The second part of the command, "and holiness, without which no one will see the Lord," establishes an unambiguous, binary standard for final fellowship with God. This is not a call to achieve sinless perfection in this life, but a demand for a trajectory of righteousness—a life characterized by a genuine, active battle against sin and a fervent desire for moral purity.
The evidence of this pursuit is critical because the final judgment will not be based merely on a past profession of faith, but on the enduring fruit that proves the initial faith was real. This is why the New Testament so often links the final hope to active endurance. The author of Hebrews, writing to wavering Christians contemplating retreat from the faith, makes it clear that the danger is real.

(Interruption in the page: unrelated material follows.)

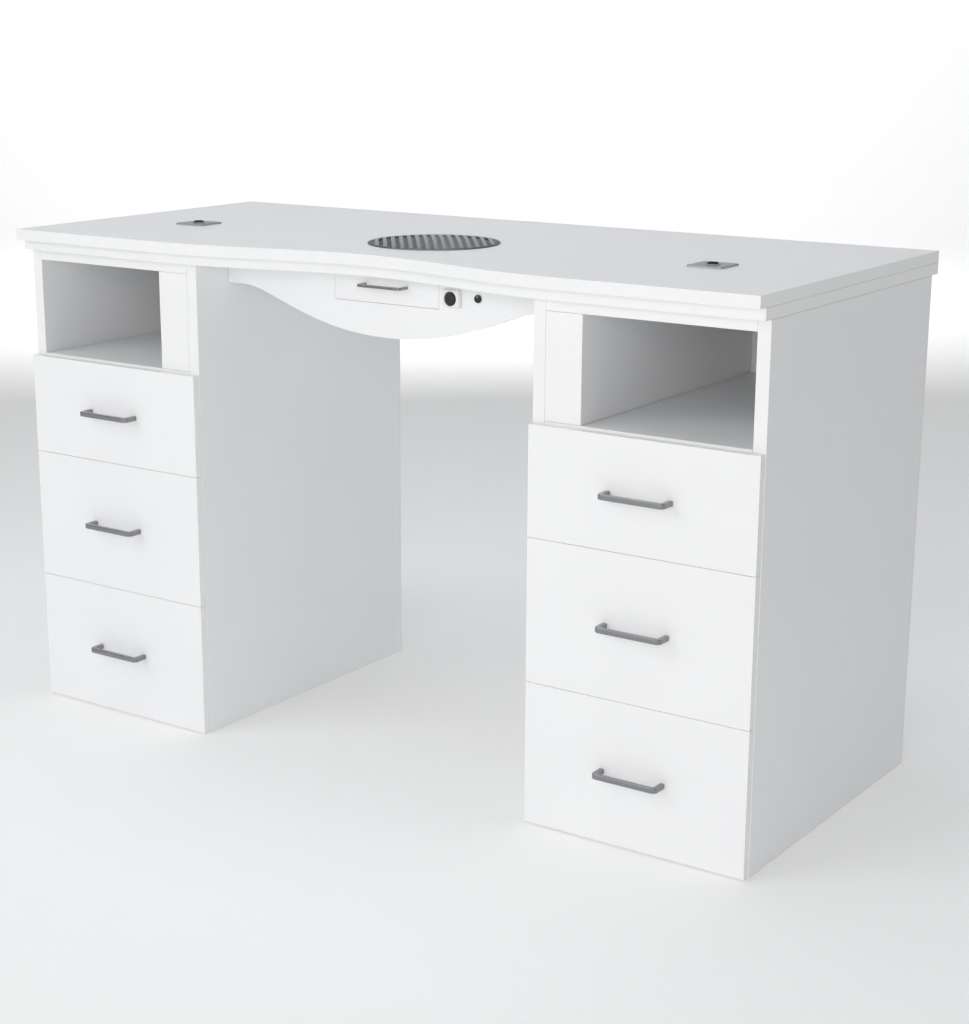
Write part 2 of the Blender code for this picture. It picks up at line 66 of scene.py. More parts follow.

The failure to pursue holiness is synonymous with spiritual regression, which is why verse 15 immediately warns against the "root of bitterness" and the profanity of Esau. These behaviors reveal a heart that has actively ceased to utilize the resources of grace, resulting in a life that bears no valid life evidence of having been consecrated to God.
In conclusion, the command in Hebrews 12:14 is not softened by appeals to positional theology; rather, it is heightened. The pursuit of peace and holiness is an unequivocal, necessary prerequisite for seeing the Lord, serving as the life evidence that confirms the reality of saving faith. This evidence is a commitment to a life trajectory marked by active moral engagement, striving for reconciliation, and consistently choosing the sacred over the profane.
The warning provided by Esau is timeless: no initial status, birthright, or profession of faith can substitute for the diligent, persistent work of sanctification.
At the final judgment, the decisive factor will not be a past declaration, but the presented life evidence—the fruit of a heart that actively obeyed the command to pursue. The believer who perseveres in this pursuit, enabled by God’s grace and motivated by the hope of glory, is the only one who will pass the final scrutiny. Without this demonstrated, lived-out holiness, no one will see the Lord.